CHALLENGE: Filter the lines below, copying only those with the string "rigid".

-- Begin --

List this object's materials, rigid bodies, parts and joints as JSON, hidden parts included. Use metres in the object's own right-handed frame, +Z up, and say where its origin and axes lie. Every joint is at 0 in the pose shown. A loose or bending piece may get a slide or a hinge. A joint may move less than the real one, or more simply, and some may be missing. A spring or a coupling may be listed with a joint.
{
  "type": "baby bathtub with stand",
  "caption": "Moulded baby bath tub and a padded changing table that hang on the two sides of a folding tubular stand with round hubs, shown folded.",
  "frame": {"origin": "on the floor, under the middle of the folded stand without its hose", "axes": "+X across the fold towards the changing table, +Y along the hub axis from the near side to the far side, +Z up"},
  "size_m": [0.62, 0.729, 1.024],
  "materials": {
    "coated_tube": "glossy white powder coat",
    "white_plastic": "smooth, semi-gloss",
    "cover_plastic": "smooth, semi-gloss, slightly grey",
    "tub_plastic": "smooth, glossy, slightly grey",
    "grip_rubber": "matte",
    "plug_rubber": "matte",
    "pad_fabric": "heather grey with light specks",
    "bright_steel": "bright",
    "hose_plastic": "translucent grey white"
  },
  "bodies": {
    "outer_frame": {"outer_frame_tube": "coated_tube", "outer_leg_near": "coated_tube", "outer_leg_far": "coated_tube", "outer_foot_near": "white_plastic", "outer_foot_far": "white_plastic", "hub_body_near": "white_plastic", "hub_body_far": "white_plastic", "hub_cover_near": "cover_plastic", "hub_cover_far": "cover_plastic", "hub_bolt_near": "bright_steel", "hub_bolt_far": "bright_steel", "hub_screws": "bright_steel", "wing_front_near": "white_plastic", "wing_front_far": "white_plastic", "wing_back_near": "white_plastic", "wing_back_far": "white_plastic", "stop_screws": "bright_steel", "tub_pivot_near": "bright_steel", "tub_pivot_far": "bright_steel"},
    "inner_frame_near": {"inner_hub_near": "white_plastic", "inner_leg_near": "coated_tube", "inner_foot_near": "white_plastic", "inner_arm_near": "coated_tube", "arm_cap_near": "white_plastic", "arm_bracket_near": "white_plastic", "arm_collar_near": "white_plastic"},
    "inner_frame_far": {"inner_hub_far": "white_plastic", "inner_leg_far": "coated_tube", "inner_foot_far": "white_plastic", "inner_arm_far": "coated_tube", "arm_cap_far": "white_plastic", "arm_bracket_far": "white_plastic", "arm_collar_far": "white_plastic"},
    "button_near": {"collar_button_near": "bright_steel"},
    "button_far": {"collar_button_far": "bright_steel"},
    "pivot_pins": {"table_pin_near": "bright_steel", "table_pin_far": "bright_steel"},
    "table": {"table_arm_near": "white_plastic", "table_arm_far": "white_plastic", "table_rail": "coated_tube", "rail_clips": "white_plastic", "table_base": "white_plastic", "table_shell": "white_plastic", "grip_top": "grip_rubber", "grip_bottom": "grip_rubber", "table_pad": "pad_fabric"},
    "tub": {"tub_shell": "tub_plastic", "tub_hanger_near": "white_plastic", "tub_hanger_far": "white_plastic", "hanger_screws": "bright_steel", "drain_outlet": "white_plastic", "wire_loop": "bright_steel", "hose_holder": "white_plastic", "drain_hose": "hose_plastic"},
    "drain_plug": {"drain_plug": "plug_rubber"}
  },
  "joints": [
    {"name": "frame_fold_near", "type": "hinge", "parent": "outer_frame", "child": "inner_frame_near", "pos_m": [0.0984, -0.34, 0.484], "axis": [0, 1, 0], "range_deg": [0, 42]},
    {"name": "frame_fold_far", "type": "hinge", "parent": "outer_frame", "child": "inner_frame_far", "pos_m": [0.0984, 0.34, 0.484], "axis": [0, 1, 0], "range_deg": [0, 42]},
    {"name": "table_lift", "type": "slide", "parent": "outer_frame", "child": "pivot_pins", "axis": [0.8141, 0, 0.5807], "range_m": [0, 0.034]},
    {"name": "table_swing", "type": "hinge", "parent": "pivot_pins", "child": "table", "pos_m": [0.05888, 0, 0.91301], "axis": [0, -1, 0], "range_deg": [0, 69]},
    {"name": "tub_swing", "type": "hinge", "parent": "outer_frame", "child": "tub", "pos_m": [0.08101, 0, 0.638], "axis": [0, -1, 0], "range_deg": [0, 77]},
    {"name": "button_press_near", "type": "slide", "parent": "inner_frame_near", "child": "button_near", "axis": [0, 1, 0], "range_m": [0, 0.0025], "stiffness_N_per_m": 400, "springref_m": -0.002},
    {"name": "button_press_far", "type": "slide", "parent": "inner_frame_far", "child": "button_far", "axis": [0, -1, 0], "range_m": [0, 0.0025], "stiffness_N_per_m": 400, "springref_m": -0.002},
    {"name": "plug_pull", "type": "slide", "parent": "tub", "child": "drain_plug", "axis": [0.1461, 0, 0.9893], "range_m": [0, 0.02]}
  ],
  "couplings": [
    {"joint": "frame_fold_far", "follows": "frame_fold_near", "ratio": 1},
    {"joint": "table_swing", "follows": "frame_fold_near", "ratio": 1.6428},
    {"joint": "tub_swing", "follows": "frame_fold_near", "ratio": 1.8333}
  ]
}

-- End --
-- Begin --

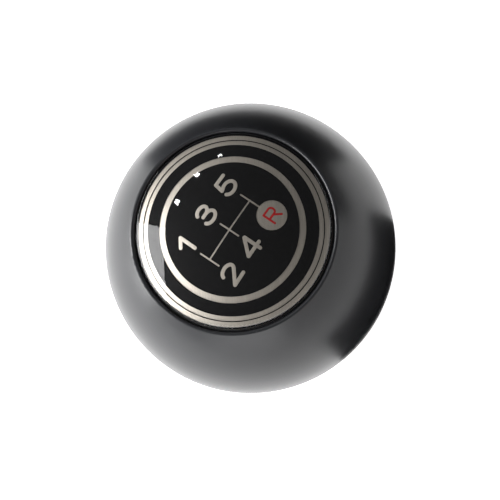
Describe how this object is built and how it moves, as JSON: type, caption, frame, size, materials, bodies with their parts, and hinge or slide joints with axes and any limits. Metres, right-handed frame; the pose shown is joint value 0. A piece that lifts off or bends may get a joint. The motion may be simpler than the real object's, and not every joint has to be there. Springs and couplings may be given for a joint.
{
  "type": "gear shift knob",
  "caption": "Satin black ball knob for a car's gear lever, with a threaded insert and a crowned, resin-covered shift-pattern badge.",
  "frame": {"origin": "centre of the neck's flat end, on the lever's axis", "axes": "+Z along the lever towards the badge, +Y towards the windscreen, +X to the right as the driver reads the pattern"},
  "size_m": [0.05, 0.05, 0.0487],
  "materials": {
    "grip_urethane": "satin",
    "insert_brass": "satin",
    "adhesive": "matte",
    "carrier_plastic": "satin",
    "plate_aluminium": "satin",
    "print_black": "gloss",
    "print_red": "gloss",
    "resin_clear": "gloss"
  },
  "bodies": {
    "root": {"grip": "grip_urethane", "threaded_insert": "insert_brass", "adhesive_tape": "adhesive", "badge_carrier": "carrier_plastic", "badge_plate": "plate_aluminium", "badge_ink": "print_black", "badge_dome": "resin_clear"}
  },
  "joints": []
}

-- End --
-- Begin --

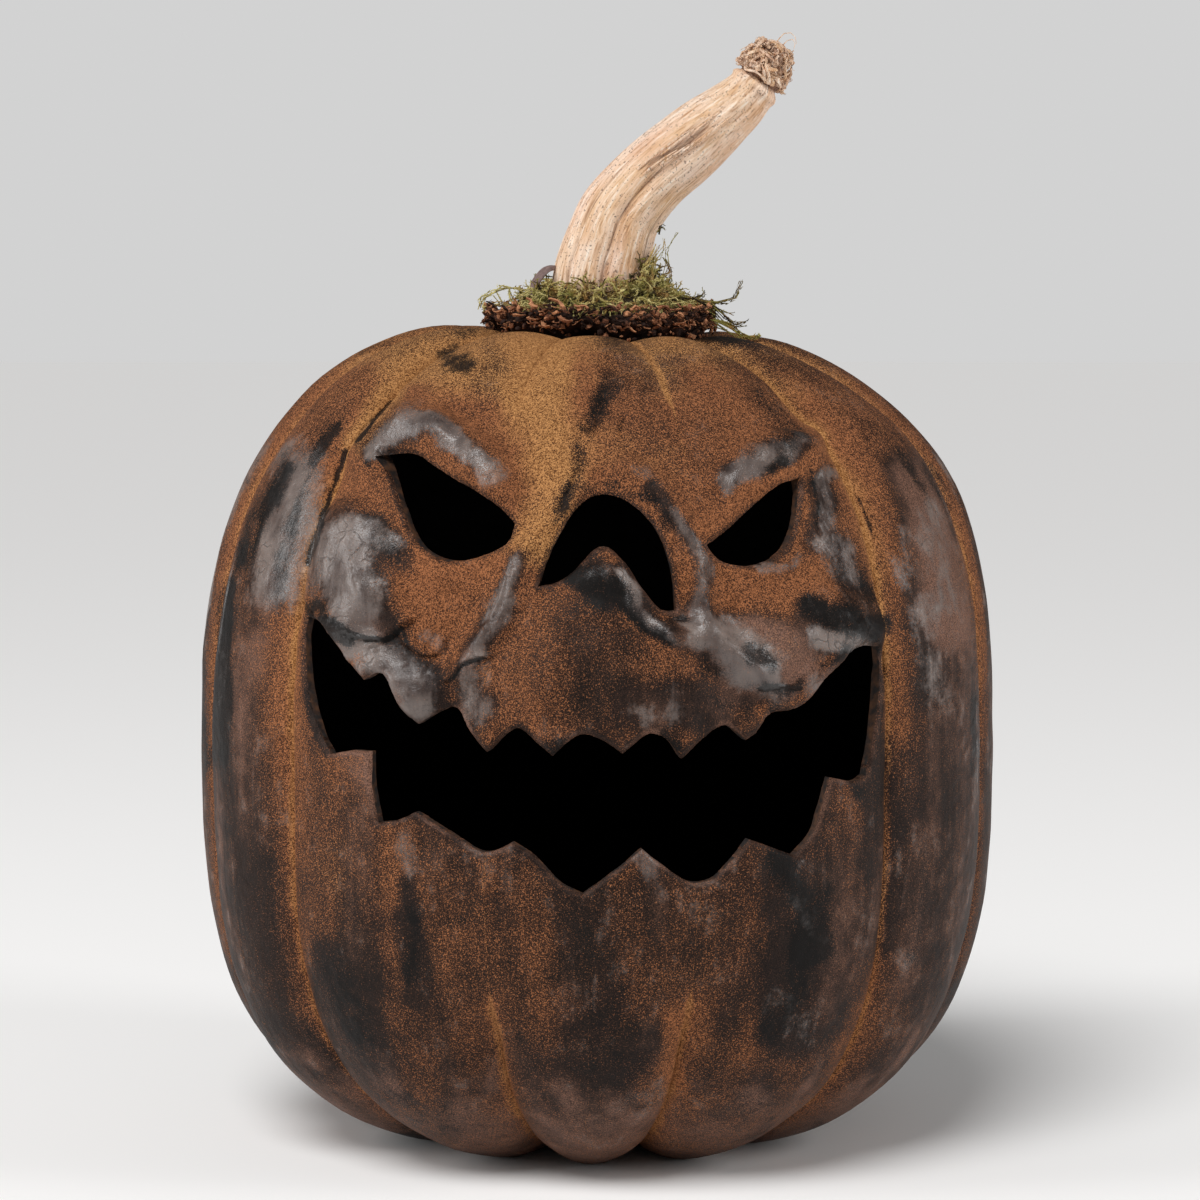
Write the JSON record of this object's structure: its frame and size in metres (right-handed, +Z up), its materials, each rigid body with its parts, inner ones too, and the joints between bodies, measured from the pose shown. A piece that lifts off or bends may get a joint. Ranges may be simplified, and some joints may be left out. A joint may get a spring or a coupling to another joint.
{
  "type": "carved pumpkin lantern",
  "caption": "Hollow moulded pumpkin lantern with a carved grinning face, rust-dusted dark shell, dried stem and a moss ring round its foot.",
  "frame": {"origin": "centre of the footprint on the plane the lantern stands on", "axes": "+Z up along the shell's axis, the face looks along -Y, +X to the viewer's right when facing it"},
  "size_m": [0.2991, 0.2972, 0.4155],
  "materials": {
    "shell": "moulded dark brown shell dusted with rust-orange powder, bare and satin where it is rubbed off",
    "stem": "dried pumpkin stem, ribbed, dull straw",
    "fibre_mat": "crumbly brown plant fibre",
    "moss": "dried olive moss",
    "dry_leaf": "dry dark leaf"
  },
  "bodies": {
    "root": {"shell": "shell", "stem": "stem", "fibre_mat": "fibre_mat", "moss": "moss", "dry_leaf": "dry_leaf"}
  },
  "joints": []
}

-- End --

FINISHED ANSWER:
List this object's materials, rigid bodies, parts and joints as JSON, hidden parts included. Use metres in the object's own right-handed frame, +Z up, and say where its origin and axes lie. Every joint is at 0 in the pose shown. A loose or bending piece may get a slide or a hinge. A joint may move less than the real one, or more simply, and some may be missing. A spring or a coupling may be listed with a joint.
Write the JSON record of this object's structure: its frame and size in metres (right-handed, +Z up), its materials, each rigid body with its parts, inner ones too, and the joints between bodies, measured from the pose shown. A piece that lifts off or bends may get a joint. Ranges may be simplified, and some joints may be left out. A joint may get a spring or a coupling to another joint.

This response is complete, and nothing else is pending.